Posted Fri, Jun 10, 11:05 a.m. Inappropriate

Stritikus, what a whiner. SPU, PLU, Saint Martin's, Eastern Washington U., and City U have all developed quality alternative certification programs with rigorous admission standards and criteria that meets the requirements of the RCW and WAC. They must be laughing their *ssess off at the bumblers at UW COE who've tried to pass off their Form 2A pap as a teacher preparation program.

Students, get organized and demand quality for that diploma. Don't let shills like Stritikus devalue your hard work and preparation. Inform the PESB that they should not give the UW a pass simply because they're the big dog. This Alt-Cert program is clearly discriminatory because it is only open to TFA out-of-state "corp members".

StopTFA

Posted Fri, Jun 10, 12:31 p.m. Inappropriate

Two years! Two years in a classroom and he's a dean of education?! Yikes!

"Stritikus was an elementary school teacher in Baltimore for two years, an English instructor in Mexico for a year, and taught in middle school in the San Francisco area for a summer. He is the first Teach for America alum to become a dean at a U.S. university."

http://www.washington.edu/alumni/partnerships/education/news/201009/dean.html

Posted Fri, Jun 10, 12:32 p.m. Inappropriate

Like most TFAers, Stritikus could only Teach For Awhile. Figures.

Posted Fri, Jun 10, 1:43 p.m. Inappropriate

Yeah, you should see his vast amount of research. I think one, maybe two papers. WTH is he even doing in academia. An emblem of the Peter Principle in action; of someone rising to his level of incompetence."

StopTFA

Posted Fri, Jun 10, 2:11 p.m. Inappropriate

Dean Stritikus' conflict of interest stinks and the stink is clinging to Crosscut.

Add his status as a Teach for America alum to his bio at the end of the column so it reads:

"Tom Stritikus is dean of the University of Washington College of Education and a former Teach for America corps member."
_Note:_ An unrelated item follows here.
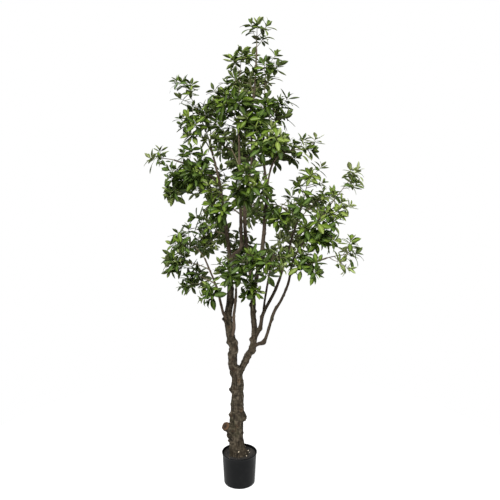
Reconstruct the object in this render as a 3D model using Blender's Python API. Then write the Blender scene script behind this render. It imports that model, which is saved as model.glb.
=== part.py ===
"""A potted artificial pieris tree: a knotty trunk set in a filled black pot, boughs that fork
upwards, and open sprays of narrow leaves held in whorls. Metres, +Z up. The origin is the middle
of the pot's flat underside, and the front of the tree faces -Y."""

import bmesh
import bpy
import math
import random
from mathutils import Vector
from mathutils.bvhtree import BVHTree
from mathutils.kdtree import KDTree

# The gap kept between any two pieces that meet.
GAP = 0.0003

# The pot and what fills it.
POT_HEIGHT = 0.169
POT_RIM_RADIUS = 0.0925
POT_MOUTH_RADIUS = 0.0885
POT_BASE_RADIUS = 0.0815
POT_WALL = 0.0025
POT_FLOOR = 0.004
POT_LIP_DEPTH = 0.007
POT_EDGE_ROUND = 0.006
POT_SIDES = 30
FILL_BELOW_RIM = 0.012
FILL_TOP = POT_HEIGHT - FILL_BELOW_RIM

# Each limb: the limb that it springs from, its number of sides, the spacing of its rings, and
# its route from foot to tip as (right, back, up, diameter).
TRUNK_FOOT = FILL_TOP + GAP
LIMBS = {
    "trunk": (None, 12, 0.023, (
        (-0.007, 0.000, TRUNK_FOOT, 0.082), (-0.016, 0.000, 0.225, 0.072),
        (-0.016, 0.000, 0.315, 0.073), (-0.010, 0.000, 0.400, 0.064),
        (-0.009, 0.000, 0.500, 0.060), (-0.010, 0.000, 0.570, 0.055),
        (-0.013, 0.000, 0.612, 0.063), (-0.012, 0.000, 0.640, 0.047),
        (-0.010, 0.000, 0.652, 0.026))),
    "left_leader": ("trunk", 9, 0.038, (
        (-0.020, 0.000, 0.600, 0.050), (-0.034, 0.000, 0.655, 0.043), (-0.029, 0.005, 0.725, 0.041),
        (-0.042, 0.010, 0.785, 0.043), (-0.054, 0.015, 0.855, 0.040), (-0.055, 0.020, 0.920, 0.038),
        (-0.046, 0.025, 0.985, 0.034), (-0.045, 0.030, 1.190, 0.024))),
    "right_limb": ("trunk", 9, 0.028, (
        (-0.008, 0.000, 0.590, 0.038), (0.014, -0.005, 0.639, 0.034), (0.041, -0.010, 0.688, 0.033),
        (0.070, -0.014, 0.738, 0.031))),
    "middle_stem": ("right_limb", 8, 0.036, (
        (0.066, -0.013, 0.722, 0.030), (0.076, -0.015, 0.781, 0.029), (0.079, -0.015, 0.833, 0.029),
        (0.072, -0.013, 0.930, 0.027), (0.072, -0.005, 1.040, 0.025))),
    "left_bough": ("left_leader", 6, 0.055, (
        (-0.046, 0.033, 1.172, 0.021), (-0.057, 0.050, 1.285, 0.018), (-0.081, 0.080, 1.446, 0.015),
        (-0.101, 0.110, 1.580, 0.013), (-0.156, 0.150, 1.800, 0.009))),
    "inner_bough": ("left_leader", 6, 0.055, (
        (-0.043, 0.027, 1.160, 0.019), (-0.030, -0.005, 1.215, 0.018), (0.010, -0.045, 1.262, 0.017),
        (0.012, -0.062, 1.345, 0.016), (0.007, -0.070, 1.595, 0.012), (0.001, -0.050, 1.882, 0.008))),
    "front_stem": ("left_leader", 6, 0.050, (
        (-0.042, 0.008, 0.785, 0.016), (-0.025, -0.018, 0.840, 0.015), (-0.026, -0.030, 0.911, 0.014),
        (-0.017, -0.055, 0.985, 0.013), (-0.012, -0.090, 1.065, 0.010))),
    "low_left_bough": ("left_leader", 6, 0.050, (
        (-0.056, 0.016, 0.875, 0.017), (-0.079, -0.004, 0.915, 0.014), (-0.094, -0.025, 0.985, 0.012),
        (-0.112, -0.045, 1.065, 0.010), (-0.168, -0.070, 1.214, 0.008))),
    "left_arm": ("left_bough", 5, 0.050, (
        (-0.099, 0.108, 1.560, 0.011), (-0.130, 0.080, 1.600, 0.010), (-0.190, 0.045, 1.645, 0.009),
        (-0.320, 0.000, 1.693, 0.008))),
    "crown_leader": ("middle_stem", 7, 0.060, (
        (0.072, -0.006, 1.025, 0.023), (0.057, 0.010, 1.135, 0.020), (0.035, 0.030, 1.290, 0.019),
        (0.030, 0.045, 1.448, 0.016), (0.048, 0.050, 1.584, 0.013), (0.066, 0.050, 1.720, 0.011),
        (0.062, 0.040, 1.866, 0.010), (0.080, 0.025, 2.060, 0.008), (0.088, 0.020, 2.225, 0.0075))),
    "right_stem": ("middle_stem", 7, 0.055, (
        (0.073, -0.008, 1.015, 0.020), (0.093, -0.050, 1.135, 0.020), (0.116, -0.080, 1.260, 0.019),
        (0.130, -0.098, 1.430, 0.017), (0.138, -0.100, 1.548, 0.014), (0.122, -0.088, 1.690, 0.011),
        (0.122, -0.060, 1.917, 0.008))),
    "right_arm": ("right_stem", 5, 0.045, (
        (0.137, -0.100, 1.560, 0.010), (0.157, -0.080, 1.652, 0.009), (0.185, -0.055, 1.702, 0.0085),
        (0.241, -0.030, 1.735, 0.008))),
    "right_fork": ("middle_stem", 6, 0.046, (
        (0.077, -0.015, 0.790, 0.021), (0.108, -0.018, 0.850, 0.019), (0.125, -0.018, 0.925, 0.017),
        (0.195, 0.030, 1.053, 0.014), (0.253, 0.080, 1.223, 0.011), (0.323, 0.080, 1.467, 0.0085))),
    "back_stem": ("right_fork", 5, 0.045, (
        (0.126, -0.016, 0.925, 0.012), (0.131, 0.025, 0.972, 0.011), (0.160, 0.120, 1.111, 0.010),
        (0.179, 0.170, 1.195, 0.0085))),
    "outer_bough": ("right_limb", 6, 0.042, (
        (0.058, -0.013, 0.726, 0.020), (0.090, -0.036, 0.762, 0.017), (0.126, -0.050, 0.785, 0.017),
        (0.145, -0.050, 0.830, 0.015), (0.175, -0.050, 0.931, 0.015), (0.212, -0.060, 1.000, 0.013),
        (0.246, -0.072, 1.090, 0.012), (0.272, -0.080, 1.215, 0.011), (0.340, -0.070, 1.323, 0.009),
        (0.439, -0.050, 1.459, 0.008))),
    "low_right_bough": ("outer_bough", 5, 0.045, (
        (0.255, -0.076, 1.130, 0.009), (0.295, -0.105, 1.166, 0.009), (0.356, -0.125, 1.196, 0.0085),
        (0.430, -0.120, 1.222, 0.008))),
}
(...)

That doesn't change a word that the dean wrote because that sentence is from Crosscut. It is Crosscut's duty to disclose the conflict.

coolpapa

Posted Fri, Jun 10, 2:20 p.m. Inappropriate

If you would like to comment on the UW's proposed discriminatory Alternative Certification program, send the PESB Board a message:

http://www.pesb.wa.gov/contactboard

StopTFA

Posted Sat, Jun 11, 7:47 p.m. Inappropriate

Hey, commenters, here's what the Gates organ, League of Education Voters (in the voice of it's leader Chris Korsmo), has to say about you (Korsmo should put down her Gates paycheck and re-enter reality):

"Circuit Breaker: This guest op-ed by Tom Stritikus, Dean of Education at UW, in Crosscut reads innocuously enough. UW is working to provide alternative certification pathways to teaching, in particular, looking to provide the university backing for the Teach for America (TFA) corps coming to the Puget Sound next fall. A welcome effort in bringing this nationally regarded teaching corps to our ‘hood. But if you read the comments, you’d realize that Stritikus hates puppies, laughed inappropriately during “Steel Magnolias” and eats small chicks for breakfast. He is probably a Cincinnati Bengals fan. When historians record the fall of our current civilization, they’ll track back to the painfully personal way that comment threads kept a lot of people with intellectual prowess out of the public realm. (Aren’t you lucky, you didn’t have to wait for the collapse of civilization to get at its underpinnings.)"

Posted Sat, Jun 11, 7:49 p.m. Inappropriate

Oh, here's the address of the LEV piece by Korsmo. Feel free to comment there (if they'll let you: They block people for life on that blog)

http://www.educationvoters.org/2011/06/11/korsmo%e2%80%99s-education-news-roundup-for-june-11th/

Posted Mon, Jun 13, 9:29 p.m. Inappropriate

Possibly the Gates contribution to Crosscut bought some ad--uh, article space.

sarah90

Posted Tue, Jun 14, 1:27 p.m. Inappropriate

Wow! I just heard the news about the incredibly deceptive application the University of Washington's College of Education made to the PESB. It pretended that there is a teacher shortage in Seattle.

That's just dishonest.

coolpapa

Posted Sat, Jun 18, 9:46 a.m. Inappropriate

If you are an educational consultant, a principle, or a dean... you better have ten years in the classroom under your belt. Larry Bird, Magic, The Beatles, even Bill Gates put in the required 20,000 hours to attain their expertise.

Posted Sun, Jun 19, 10:23 a.m. Inappropriate

"top-flight research university" What's the flight part refer to, flying or attrition? Just kidding, I know, top-hole, top-drawer, cheerio.